Amcom Chairman, Tony Grist, has come out stating his confusion over why TPG would want to disrupt Vocus’ proposed $635 million acquisition of the Perth-based telco.
TPG increased its holding in Amcom to about 18.6 per cent in a bid to vote against the buyout, but it has no intention of putting a counter proposal on the table.
“We are confused as to why TPG would want to disrupt a transaction that is demonstrably in the best interests of all shareholders, particularly when they have no intention of providing shareholders with an alternative proposal,” Amcom chairman, Tony Grist, said.
“It would be disappointing to see a transaction which has received strong support from our 8000 shareholders blocked by a minority shareholder who is acting in their own interest. We would of course be happy to talk to TPG to discuss their intentions.”

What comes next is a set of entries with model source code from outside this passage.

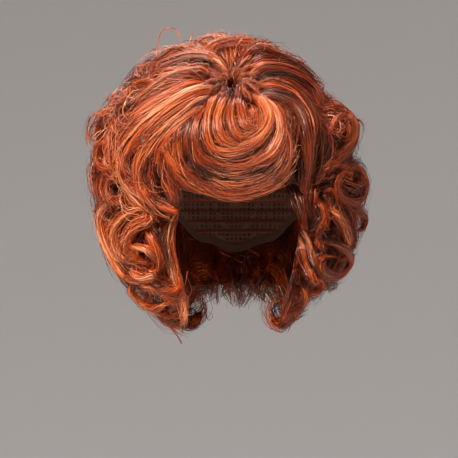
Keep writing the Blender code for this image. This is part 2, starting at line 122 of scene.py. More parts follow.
def hairReach(directions):
    # distance from the centre to the silhouette
    d = np.atleast_2d(directions)
    elevation = np.degrees(np.arcsin(np.clip(d[:, 2], -1, 1)))
    level = np.maximum(np.hypot(d[:, 0], d[:, 1]), 1e-9)
    ahead, aside = -d[:, 1] / level, d[:, 0] / level
    levels = np.concatenate(([-90.0], silhouette[:, 0], [90.0]))

    def column(index, reach):
        shares = np.concatenate(([mass["down"]], silhouette[:, index] * reach, [mass["up"]]))
        return np.interp(elevation, levels, shares)

    side = np.where(aside > 0, column(2, mass["left"]), column(4, mass["right"]))
    end = np.where(ahead > 0, column(1, mass["front"]), column(3, mass["back"]))
    return side * aside ** 2 + end * ahead ** 2


# Locks. The stem is an arc over the mass that turns by bend degrees, and a curl follows it.
# Stand tips the curl from flat (0) to a barrel that rolls under, or out where curl is below 0.
lockStyle = {
    "width": 0.027,
    "thickness": 0.015,
    "curlRadius": 0.0165,
    "rootShare": 0.80,        # how deep in the mass a lock starts
    "step": 0.003,
}
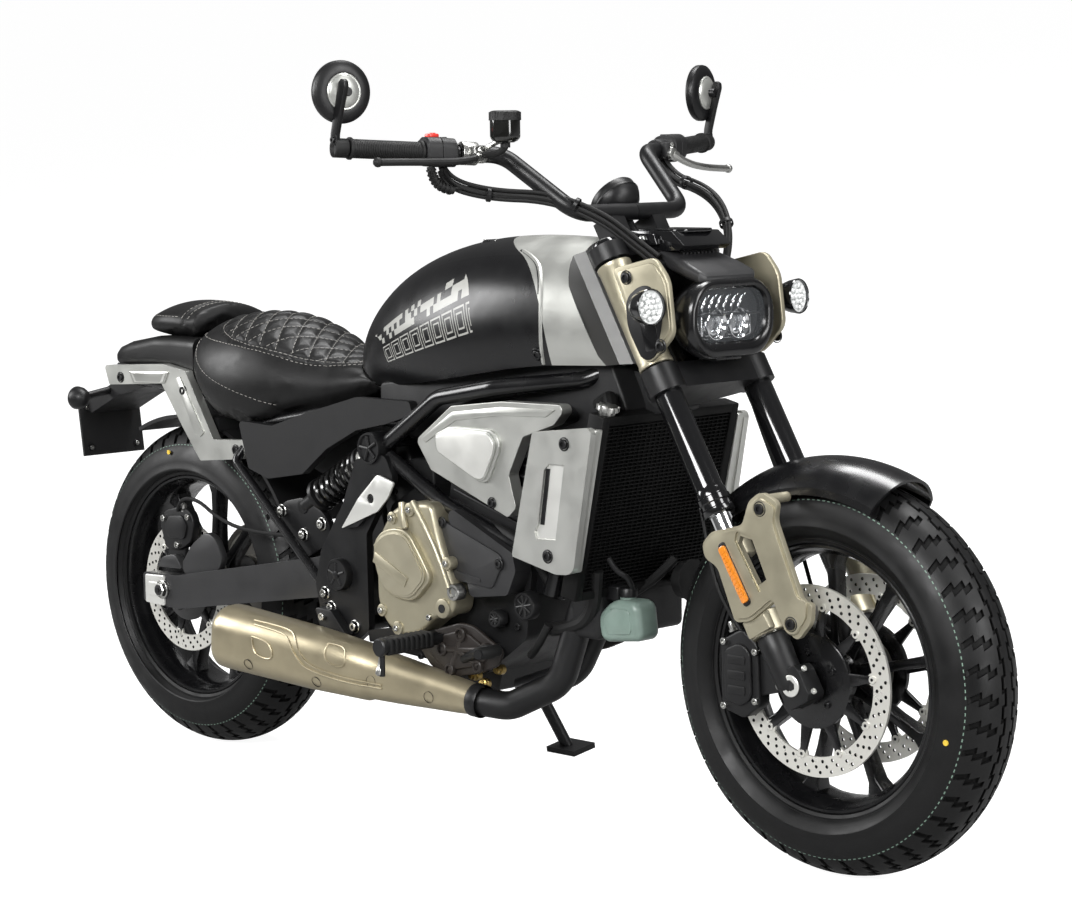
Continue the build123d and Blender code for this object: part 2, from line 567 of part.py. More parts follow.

TPG is a long standing shareholder of Amcom and stated that it supported the continued operation of Amcom as a standalone business under the stewardship of the current board of directors and management team.

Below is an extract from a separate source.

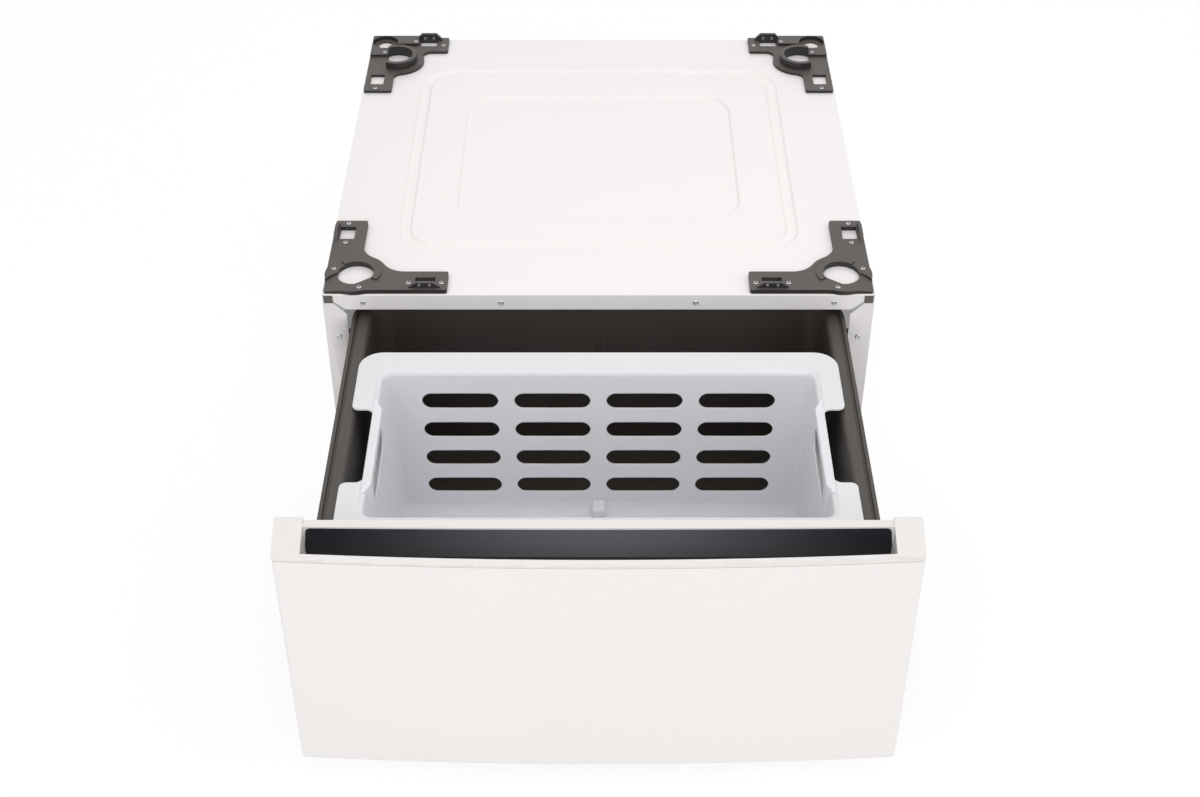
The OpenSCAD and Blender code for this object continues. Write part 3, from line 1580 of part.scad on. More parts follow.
top_panel();
side_panel_left();
side_panel_right();
rear_panel();
front_top_rail();
front_base_rail();
rear_base_rail();
corner_post_fl();
corner_post_fr();
corner_post_rl();
corner_post_rr();
corner_plate_fl();
corner_plate_fr();
corner_plate_rl();
corner_plate_rr();
corner_plugs();
corner_plate_screws();
cabinet_screws();
foot_bracket_fl();
foot_bracket_fr();
foot_bracket_rl();
foot_bracket_rr();
lock_nuts();
foot_stud_fl();
foot_stud_fr();
foot_stud_rl();
foot_stud_rr();
foot_pad_fl();
foot_pad_fr();
foot_pad_rl();
foot_pad_rr();
slide_support_left();
slide_support_right();
slide_rivets();
slide_outer_left();
slide_outer_right();
slide_mid_left();
slide_mid_right();
slide_inner_left();
slide_inner_right();
outer_ball_cage_left();
outer_ball_cage_right();
inner_ball_cage_left();
inner_ball_cage_right();
outer_balls_left();
outer_balls_right();
inner_balls_left();
inner_balls_right();
drawer_tub();
drawer_front_skin();
drawer_inner_panel();
handle_trim();
handle_strip();
tub_screws();
drawer_slide_screws();
drawer_bumpers();
laundry_basket();
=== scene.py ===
"""Washer pedestal drawer: the looks that dress the packed frame."""

import logging
import math
from dataclasses import dataclass, field
from enum import Enum
from typing import Callable, Iterable, Sequence

import bmesh
import bpy
from mathutils import Matrix, Vector


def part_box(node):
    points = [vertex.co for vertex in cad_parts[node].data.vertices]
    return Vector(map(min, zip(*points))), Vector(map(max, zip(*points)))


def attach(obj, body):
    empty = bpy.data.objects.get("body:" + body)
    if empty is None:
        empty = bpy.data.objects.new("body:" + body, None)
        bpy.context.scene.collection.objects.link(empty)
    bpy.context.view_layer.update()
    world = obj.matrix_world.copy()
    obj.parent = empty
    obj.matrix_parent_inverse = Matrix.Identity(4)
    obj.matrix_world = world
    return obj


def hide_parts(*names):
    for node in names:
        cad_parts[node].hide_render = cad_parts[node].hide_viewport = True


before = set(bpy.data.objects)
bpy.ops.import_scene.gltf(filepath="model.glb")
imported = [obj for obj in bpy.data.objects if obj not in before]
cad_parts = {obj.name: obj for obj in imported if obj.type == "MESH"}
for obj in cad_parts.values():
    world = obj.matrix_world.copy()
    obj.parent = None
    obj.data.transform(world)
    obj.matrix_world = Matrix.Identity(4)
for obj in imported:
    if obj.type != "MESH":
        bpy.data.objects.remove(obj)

log = logging.getLogger("pedestal")

MM = 0.001
DRAWER_OPEN = 410.0

# The pieces' shared places, in millimetres: the screws between the tub and the drawer front, across and up.
TUB_SCREWS = [(side * x, z) for side in (-1, 1) for x in (96.0, 240.0) for z in (105, 273)]
# The corner plates' screws: in from the cabinet's side, in from its end, and the seat over the top.
FRONT_PLATE_SCREWS = [(18.3, 149.5, 6), (18.5, 106, 6), (10.5, 48, 6), (46, 8, 6), (106.5, 17, 6), (147.5, 17, 6)]
REAR_PLATE_SCREWS = [(67.5, 20, 8), (23.5, 53, 8), (109, 26, 4.5), (18.5, 155, 4.5)]

# Linear colours of the shader groups: a pale default, the drift's darkest and the shade's darkest.
PALE = (0.8, 0.8, 0.8, 1.0)
DRIFT_DARK = (0.02, 0.018, 0.016, 1.0)
SHADE_DARK = (0.004, 0.004, 0.004, 1.0)
BUMP_STRENGTH = 0.6

Point = tuple[float, float, float]
Flat = tuple[float, float]
Colour = tuple[float, float, float]


def linear(colour: Colour) -> tuple[float, float, float, float]:
    """Turn a display colour into the linear one that shaders use.

    Args:
        colour: Red, green and blue from 0 to 1, as they look on a screen.

    Returns:
        The linear red, green and blue, with an alpha of one.
    """
    parts = [c / 12.92 if c <= 0.04045 else ((c + 0.055) / 1.055) ** 2.4 for c in colour]
    return (parts[0], parts[1], parts[2], 1.0)


def quarter(steps: int) -> list[float]:
    """The angles from nought to a right angle in equal steps, in radians."""
    return [math.radians(90 * i / steps) for i in range(steps + 1)]


class Side(Enum):
    """The two sides of the pedestal."""

    LEFT = -1
    RIGHT = 1


class Corner(Enum):
    """The four corners: side and end, front being -1."""

    FL = (-1, -1)
    FR = (1, -1)
    RL = (-1, 1)
    RR = (1, 1)

    @property
    def key(self) -> str:
        """The corner's two letters, as the CAD nodes write them."""
        return self.name.lower()


class Slot(Enum):
    """Material slots of the packed record."""

    WHITE_PAINT = "white_paint"
    WHITE_PLASTIC = "white_plastic"
    DARK_PLASTIC = "dark_plastic"
    TUB = "tub_plastic"
    BASKET = "basket_plastic"
    GLOSS = "gloss_dark_plastic"
    BLACK_PAINT = "black_paint"
    ZINC = "zinc_steel"
    SCREW = "screw_steel"
    BEARING = "bearing_steel"
    RUBBER = "rubber"


# ---------------------------------------------------------------- modelling bench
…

Despite this, Amcom directors see the acquisition by Vocus as highly complementary and it will continue to recommend to shareholders that they vote in favour of the Scheme in the absence of a superior proposal.
“The Board of Amcom believes that should TPG be successful in blocking the Scheme, it would be to the detriment of all remaining shareholders in Amcom, particularly as the Amcom share price is likely to fall in the absence of the Scheme or a superior proposal,” Amcom stated. “In discussions with Vocus, they have also noted that they intend to refer the recent developments involving TPG to the ACCC.”
In December, Vocus was given the green light to acquire Amcom for $2.45 per share in an all scrip transaction, valuing the acquisition at about $635 million.
The combined entities will have a market cap of about $1.1 billion, creating a national corporate, government and wholesale telecommunications infrastructure provider.